Object modeling scripts:
********************

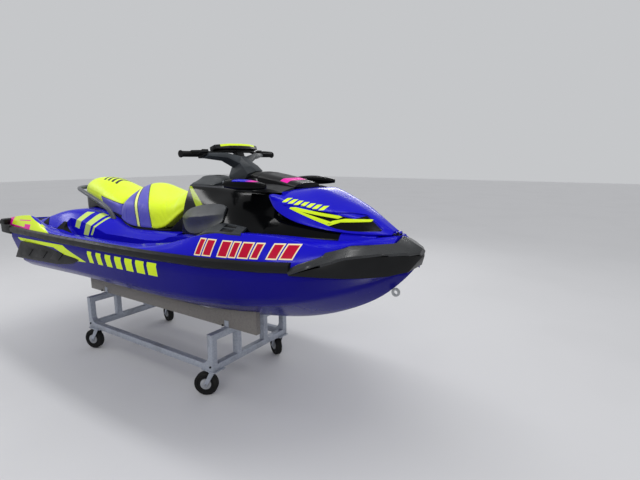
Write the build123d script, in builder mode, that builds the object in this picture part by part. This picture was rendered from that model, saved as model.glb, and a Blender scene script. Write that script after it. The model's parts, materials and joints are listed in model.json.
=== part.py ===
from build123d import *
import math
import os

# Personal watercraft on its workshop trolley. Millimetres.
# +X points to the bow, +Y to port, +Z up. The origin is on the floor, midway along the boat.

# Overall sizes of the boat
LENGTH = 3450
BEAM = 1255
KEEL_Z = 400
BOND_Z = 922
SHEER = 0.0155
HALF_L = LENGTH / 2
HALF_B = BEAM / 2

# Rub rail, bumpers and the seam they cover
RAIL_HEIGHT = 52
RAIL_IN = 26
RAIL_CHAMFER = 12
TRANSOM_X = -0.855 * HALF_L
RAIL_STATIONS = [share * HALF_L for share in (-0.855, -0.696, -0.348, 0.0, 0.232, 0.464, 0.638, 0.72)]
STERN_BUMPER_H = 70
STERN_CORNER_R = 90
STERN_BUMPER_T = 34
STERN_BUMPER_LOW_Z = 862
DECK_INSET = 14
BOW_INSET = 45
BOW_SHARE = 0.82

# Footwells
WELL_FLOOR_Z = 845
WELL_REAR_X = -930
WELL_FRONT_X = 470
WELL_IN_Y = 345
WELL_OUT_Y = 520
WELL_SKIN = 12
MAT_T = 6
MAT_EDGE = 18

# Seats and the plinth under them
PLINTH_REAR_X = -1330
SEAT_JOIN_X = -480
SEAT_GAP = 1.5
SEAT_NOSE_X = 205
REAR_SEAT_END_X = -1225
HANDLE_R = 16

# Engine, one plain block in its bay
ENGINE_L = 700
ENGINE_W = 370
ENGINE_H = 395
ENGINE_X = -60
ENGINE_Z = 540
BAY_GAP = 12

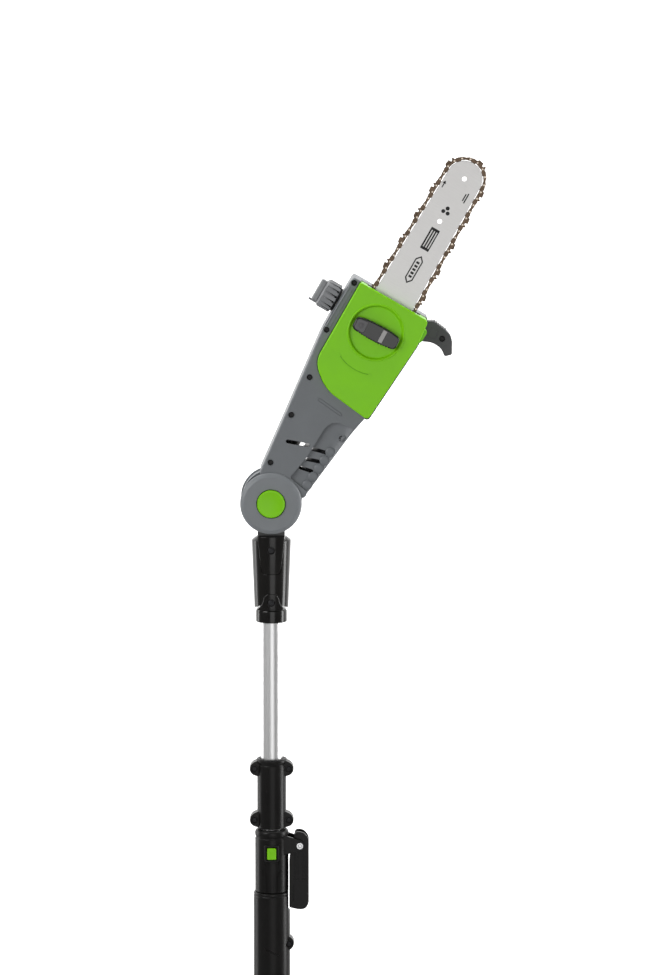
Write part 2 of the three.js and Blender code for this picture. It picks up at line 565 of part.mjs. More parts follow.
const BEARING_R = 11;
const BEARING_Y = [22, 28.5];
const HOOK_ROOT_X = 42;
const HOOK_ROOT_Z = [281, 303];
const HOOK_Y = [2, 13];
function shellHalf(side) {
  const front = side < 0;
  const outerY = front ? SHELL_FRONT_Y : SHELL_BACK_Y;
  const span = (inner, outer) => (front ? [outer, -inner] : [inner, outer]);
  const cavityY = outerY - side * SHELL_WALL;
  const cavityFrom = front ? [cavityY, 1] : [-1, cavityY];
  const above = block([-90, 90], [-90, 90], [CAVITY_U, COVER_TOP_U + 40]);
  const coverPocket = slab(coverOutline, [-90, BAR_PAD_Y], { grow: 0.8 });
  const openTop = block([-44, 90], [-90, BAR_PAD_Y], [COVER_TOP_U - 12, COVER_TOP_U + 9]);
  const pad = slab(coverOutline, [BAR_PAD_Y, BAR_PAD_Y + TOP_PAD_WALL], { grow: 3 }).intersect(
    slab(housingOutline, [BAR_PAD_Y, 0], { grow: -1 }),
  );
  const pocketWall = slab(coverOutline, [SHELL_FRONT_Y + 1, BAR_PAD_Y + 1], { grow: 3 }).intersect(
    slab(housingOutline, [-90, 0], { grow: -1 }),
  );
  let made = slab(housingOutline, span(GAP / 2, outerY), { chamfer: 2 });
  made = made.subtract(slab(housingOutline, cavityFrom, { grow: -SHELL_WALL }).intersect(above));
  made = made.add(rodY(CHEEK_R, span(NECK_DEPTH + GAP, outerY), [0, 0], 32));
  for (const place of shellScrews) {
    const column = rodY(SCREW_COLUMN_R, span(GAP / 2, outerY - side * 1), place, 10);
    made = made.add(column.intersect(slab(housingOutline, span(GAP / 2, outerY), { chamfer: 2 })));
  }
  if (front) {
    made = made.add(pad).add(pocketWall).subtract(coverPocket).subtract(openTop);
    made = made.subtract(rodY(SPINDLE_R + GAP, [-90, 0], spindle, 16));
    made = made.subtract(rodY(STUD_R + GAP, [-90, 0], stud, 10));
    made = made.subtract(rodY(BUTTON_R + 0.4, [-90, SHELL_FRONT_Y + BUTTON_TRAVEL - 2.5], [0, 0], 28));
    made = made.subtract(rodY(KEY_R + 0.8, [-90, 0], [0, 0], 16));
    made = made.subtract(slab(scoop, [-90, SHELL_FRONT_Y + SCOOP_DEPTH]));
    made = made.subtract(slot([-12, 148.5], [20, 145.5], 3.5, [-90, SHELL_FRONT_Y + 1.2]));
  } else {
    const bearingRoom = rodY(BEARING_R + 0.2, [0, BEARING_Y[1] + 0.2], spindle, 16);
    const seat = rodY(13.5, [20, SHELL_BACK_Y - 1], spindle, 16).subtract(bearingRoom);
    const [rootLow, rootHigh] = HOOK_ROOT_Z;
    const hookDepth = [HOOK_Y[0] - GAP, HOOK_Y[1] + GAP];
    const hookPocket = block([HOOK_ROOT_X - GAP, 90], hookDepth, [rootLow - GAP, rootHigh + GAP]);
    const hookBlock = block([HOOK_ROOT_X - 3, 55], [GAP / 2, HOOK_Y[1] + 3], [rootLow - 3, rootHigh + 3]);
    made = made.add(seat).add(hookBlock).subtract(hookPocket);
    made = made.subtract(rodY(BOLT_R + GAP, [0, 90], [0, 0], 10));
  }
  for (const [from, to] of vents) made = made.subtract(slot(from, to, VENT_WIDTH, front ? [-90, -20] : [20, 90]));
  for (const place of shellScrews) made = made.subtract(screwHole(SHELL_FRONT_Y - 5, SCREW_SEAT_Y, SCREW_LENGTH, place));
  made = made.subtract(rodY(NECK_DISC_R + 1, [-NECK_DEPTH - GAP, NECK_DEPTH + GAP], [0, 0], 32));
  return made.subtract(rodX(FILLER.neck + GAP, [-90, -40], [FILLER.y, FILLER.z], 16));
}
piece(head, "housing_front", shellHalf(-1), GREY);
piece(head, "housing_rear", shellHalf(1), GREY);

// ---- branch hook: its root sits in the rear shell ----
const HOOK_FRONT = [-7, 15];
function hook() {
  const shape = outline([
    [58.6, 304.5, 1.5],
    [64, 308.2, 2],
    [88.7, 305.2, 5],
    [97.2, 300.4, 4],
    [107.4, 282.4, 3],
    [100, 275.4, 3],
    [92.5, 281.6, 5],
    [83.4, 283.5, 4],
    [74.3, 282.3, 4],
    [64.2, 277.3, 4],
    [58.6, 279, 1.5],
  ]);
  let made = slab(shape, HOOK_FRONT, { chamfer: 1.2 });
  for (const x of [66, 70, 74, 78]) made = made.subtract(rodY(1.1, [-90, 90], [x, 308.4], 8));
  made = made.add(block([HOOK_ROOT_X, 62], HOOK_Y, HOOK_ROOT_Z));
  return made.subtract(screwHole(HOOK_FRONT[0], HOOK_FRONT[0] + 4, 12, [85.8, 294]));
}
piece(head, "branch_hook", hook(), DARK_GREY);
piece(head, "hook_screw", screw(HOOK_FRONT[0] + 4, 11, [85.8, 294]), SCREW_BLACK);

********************

- [Goal]:
Without changing anything, quote the lines from the top of the data to the line that contains "HALF_B = BEAM / 2", including that line.

- [Completed exercise]:
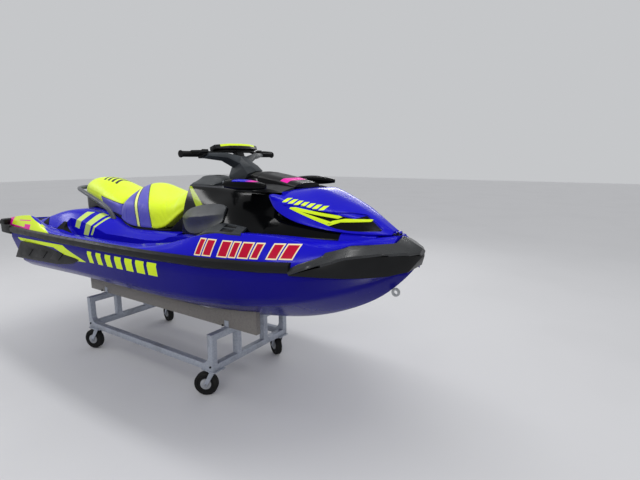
Write the build123d script, in builder mode, that builds the object in this picture part by part. This picture was rendered from that model, saved as model.glb, and a Blender scene script. Write that script after it. The model's parts, materials and joints are listed in model.json.
=== part.py ===
from build123d import *
import math
import os

# Personal watercraft on its workshop trolley. Millimetres.
# +X points to the bow, +Y to port, +Z up. The origin is on the floor, midway along the boat.

# Overall sizes of the boat
LENGTH = 3450
BEAM = 1255
KEEL_Z = 400
BOND_Z = 922
SHEER = 0.0155
HALF_L = LENGTH / 2
HALF_B = BEAM / 2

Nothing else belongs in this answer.